Here is the real field problem. VFDs, servo drives, switch-mode power supplies, and any equipment with significant high-frequency leakage current will trip a Class A 5 mA GFCI. You can pass the megger and the equipment is healthy, but the normal capacitive leakage to ground through the EMI filter alone can exceed the trip threshold.

Manufacturers are catching up. Special purpose GFCIs (SPGFCI) per UL 943C at 20 mA for personnel protection on higher voltage circuits are legal where the equipment grounding conductor is intact and the circuit serves specific equipment. Check 210.8(F) and the listing. A Class A 5 mA device on a 50 amp welder circuit is a callback waiting to happen.

Before you wire a new 50 amp plug for a welder or plasma cutter, call the manufacturer and ask for the measured leakage current at rated load. If it is over 3 mA, plan for an SPGFCI or rework the feed to a hardwired connection if code allows.

Readily accessible and reset location

210.8 still requires the GFCI device to be readily accessible. On a 100 amp three-phase feeder this usually means a GFCI breaker in the panelboard, not a receptacle-type device. Panel-mounted GFCI breakers in these ratings are available but lead times are long and the price jump from a standard breaker is significant. Budget for it early in the bid.

The reset location matters for operations. If the panel is locked in an electrical room and the receptacle is on a production line, every trip means a walk, a call to maintenance, or a pulled lockout. Owners need to know this up front. The code does not care about your production schedule.

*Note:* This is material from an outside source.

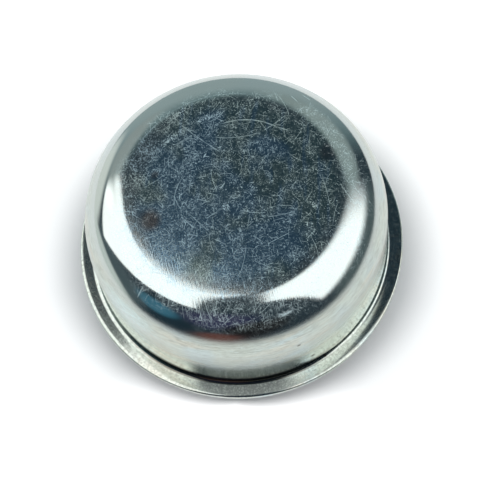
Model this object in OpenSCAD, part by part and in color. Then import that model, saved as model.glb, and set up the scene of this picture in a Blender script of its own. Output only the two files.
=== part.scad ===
// Dust cap for a wheel hub, pressed from one sheet of steel.
// The closed end, the shoulder, the wall, the folded collar and the skirt are the same sheet.
// Origin: centre of the skirt's open rim. +Z runs along the cap's axis, towards its closed end.

/* [Sheet] */
// Thickness of the steel sheet
sheet_t = 0.6; // [0.5:0.05:0.8]

/* [Press-in skirt] */
// Outside diameter of the skirt, which is the hub bore that it is pressed into
skirt_d = 55.5; // [44:0.1:72]
// Length of the skirt, from its open rim to the underside of the collar
skirt_l = 6; // [4.5:0.1:9]
// Length of the tapered lead-in at the skirt's open rim
lead_l = 1.5; // [0.8:0.1:2]
// Angle at which the lead-in narrows towards the rim
lead_a = 12; // [5:1:18]

/* [Collar] */
// How far the collar stands out from the skirt
collar_w = 3.25; // [2.9:0.05:4.5]
// Gap left between the two layers of the folded collar
fold_gap = 0.06; // [0.04:0.01:0.12]
// Radius in the corner between the skirt and the underside of the collar
seat_r = 0.6; // [0.4:0.05:0.8]
// Radius in the crease between the wall and the top of the collar
crease_r = 0.5; // [0.4:0.05:1]
// Radius of the two corners on the outside of the fold, which the press squares up
edge_r = 0.3; // [0.25:0.05:0.6]

/* [Wall and closed end] */
// How far the foot of the wall stands out from the skirt
foot_step = 0.3; // [0:0.05:0.4]
// Angle at which the wall narrows towards the closed end
wall_draft = 3.3; // [0:0.1:5]
// Height of the closed end above the underside of the collar
cap_h = 22.8; // [18:0.1:30]
// Outside radius of the shoulder between the wall and the closed end
shoulder_r = 8.8; // [5:0.1:11]

/* [Hidden] */
// Sides of a full circle in the preview
$fn = 144;
// How far the hollow is cut past the open rim
overrun = 1;

collar_t = 2 * sheet_t + fold_gap;
collar_top = skirt_l + collar_t;
total_h = skirt_l + cap_h;
skirt_r = skirt_d / 2;
foot_r = skirt_r + foot_step;
collar_r = skirt_r + collar_w;
// Radius of the two corners at the closed end of the gap inside the fold
gap_end_r = fold_gap / 3;

// Direction square to the wall, pointing out of the cap
wall_out = [cos(wall_draft), sin(wall_draft)];

// Radius of the wall's straight line at height z, which is foot_r at the top of the collar
function wall_r(z) = foot_r - (z - collar_top) * tan(wall_draft);

// Centre of an arc of radius r at height z that touches the wall, inside it (side 1) or outside it (side -1)
function beside_wall(z, r, side) = [wall_r(z) - side * r / cos(wall_draft), z];

shoulder_c = beside_wall(total_h - shoulder_r, shoulder_r, 1);
crease_c = beside_wall(collar_top + crease_r, crease_r, -1);
seat_c = [skirt_r + seat_r, skirt_l - seat_r];

// Radius of the lead-in's line at height z, for a surface that lies inset inside the sheet's outside
function lead_r(z, inset) = skirt_r - (lead_l - z) * tan(lead_a) - inset / cos(lead_a);

// Radius of the fold's two corners, for a surface that lies inset inside the sheet's outside
function fold_r(inset) = max(edge_r - inset, gap_end_r);

// Centre of the fold's corner beside the collar's face at height z, which is its underside (side 1)
// or its top (side -1)
function fold_c(z, side, inset) = [
    collar_r - inset - fold_r(inset),
    z + side * (inset + fold_r(inset))
];

// Half section of the space that the cap fills, from its axis to a surface that lies inset inside
// the sheet's outside. Outward bends lose the inset from their radius, and inward bends gain it.
module half_section(inset, bottom_z) {
    low_c = fold_c(skirt_l, 1, inset);
    high_c = fold_c(collar_top, -1, inset);
    difference() {
        union() {
            polygon([
                [0, bottom_z],
                [lead_r(bottom_z, inset), bottom_z],
                [skirt_r - inset, lead_l + inset * tan(lead_a / 2)],
                [skirt_r - inset, seat_c.y],
                [seat_c.x, skirt_l + inset],
                [low_c.x, skirt_l + inset],
                [collar_r - inset, low_c.y],
                [collar_r - inset, high_c.y],
                [high_c.x, collar_top - inset],
                [crease_c.x, collar_top - inset],
                crease_c - (crease_r + inset) * wall_out,
                shoulder_c + (shoulder_r - inset) * wall_out,
                [shoulder_c.x, total_h - inset],
                [0, total_h - inset]
            ]);
            translate(shoulder_c) circle(r = shoulder_r - inset);
            translate(low_c) circle(r = fold_r(inset));
            translate(high_c) circle(r = fold_r(inset));
        }
        translate(crease_c) circle(r = crease_r + inset);
        translate(seat_c) circle(r = seat_r + inset);
    }
}

// The bent sheet, turned about the cap's axis
module dust_cap() {
    color("silver")
    rotate_extrude()
    difference() {
        half_section(0, 0);
        half_section(sheet_t, -overrun);
    }
}

dust_cap();
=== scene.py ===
"""Pressed, zinc-plated dust cap for a wheel hub, standing open end down on a white sheet."""

import math

import bmesh
import bpy
from bpy.props import FloatProperty, FloatVectorProperty, IntProperty, PointerProperty
from mathutils import Matrix, Vector, noise


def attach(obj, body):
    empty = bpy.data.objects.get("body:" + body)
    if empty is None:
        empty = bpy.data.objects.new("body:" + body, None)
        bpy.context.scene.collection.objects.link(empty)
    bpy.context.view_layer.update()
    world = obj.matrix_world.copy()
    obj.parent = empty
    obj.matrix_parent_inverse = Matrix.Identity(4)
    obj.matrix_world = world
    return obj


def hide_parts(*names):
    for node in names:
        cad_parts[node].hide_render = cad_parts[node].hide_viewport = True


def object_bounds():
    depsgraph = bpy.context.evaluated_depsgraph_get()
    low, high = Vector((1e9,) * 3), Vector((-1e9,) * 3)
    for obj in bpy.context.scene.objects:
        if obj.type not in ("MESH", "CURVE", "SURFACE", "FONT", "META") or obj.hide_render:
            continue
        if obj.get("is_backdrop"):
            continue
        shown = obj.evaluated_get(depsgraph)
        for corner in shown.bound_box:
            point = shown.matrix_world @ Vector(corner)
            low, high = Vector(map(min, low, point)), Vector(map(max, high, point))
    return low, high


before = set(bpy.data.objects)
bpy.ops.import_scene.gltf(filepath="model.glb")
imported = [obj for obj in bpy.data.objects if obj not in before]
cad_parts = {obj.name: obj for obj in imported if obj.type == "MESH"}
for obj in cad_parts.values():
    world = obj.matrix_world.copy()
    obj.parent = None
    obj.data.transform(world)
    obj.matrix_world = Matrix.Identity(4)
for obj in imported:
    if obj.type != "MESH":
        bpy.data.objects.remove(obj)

bl_info = {
    "name": "Hub dust cap",
    "version": (1, 0, 0),
    "blender": (4, 5, 0),
    "location": "View3D > Sidebar > Dust cap",
    "description": "A pressed, zinc-plated dust cap, its finish and its photo studio",
    "category": "Object",
}

NODE = "dust_cap"
PIECE = "dust_cap_shell"
MM = 0.001
CAD_LOW, CAD_HIGH = (tuple(corner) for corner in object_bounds())
INNER = "inner_face"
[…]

Retrofits, replacements, and 406.4(D)

Replacement receptacles in locations now covered by 210.8 must be GFCI protected per 406.4(D)(3). If you are swapping a worn 50 amp welder receptacle in a shop that was wired in 2017, the new one needs GFCI protection if the current code would require it at that location. This catches a lot of service electricians off guard on simple replacement calls.

Check your AHJ adoption. Not every jurisdiction is on 2023 yet. Some states adopted 2023 with amendments that delayed or exempted parts of 210.8(B). Confirm the local amendment before you price a retrofit. Ask BONBON can pull the adopted edition and amendments fast, but a phone call to the inspector is still the safest play.

  1. Confirm adopted NEC edition and local amendments.
  2. Identify all receptacles in scope: voltage, amperage, location.
  3. Measure or request leakage current on connected equipment.
  4. Choose GFCI type: Class A for general, SPGFCI where listed and permitted.
  5. Verify readily accessible reset and label the device per 110.22.

Field takeaways

Scope creep in 210.8(B) is the headline. Industrial plants that treated GFCI as a bathroom-and-rooftop problem now have it on the plant floor. Plan for breaker-type devices on the big circuits, SPGFCI where leakage demands it, and honest conversations with owners about trip behavior on VFD loads.

Document every GFCI you install with circuit ID, device type, trip rating, and date on the panel schedule. When a line goes down at 2 a.m. and the second-shift electrician is chasing a trip, that label saves an hour.

The code is moving toward more protection in more places. Fighting it is a losing bid. Price it right, spec the correct device, and set the owner's expectations before the first trip.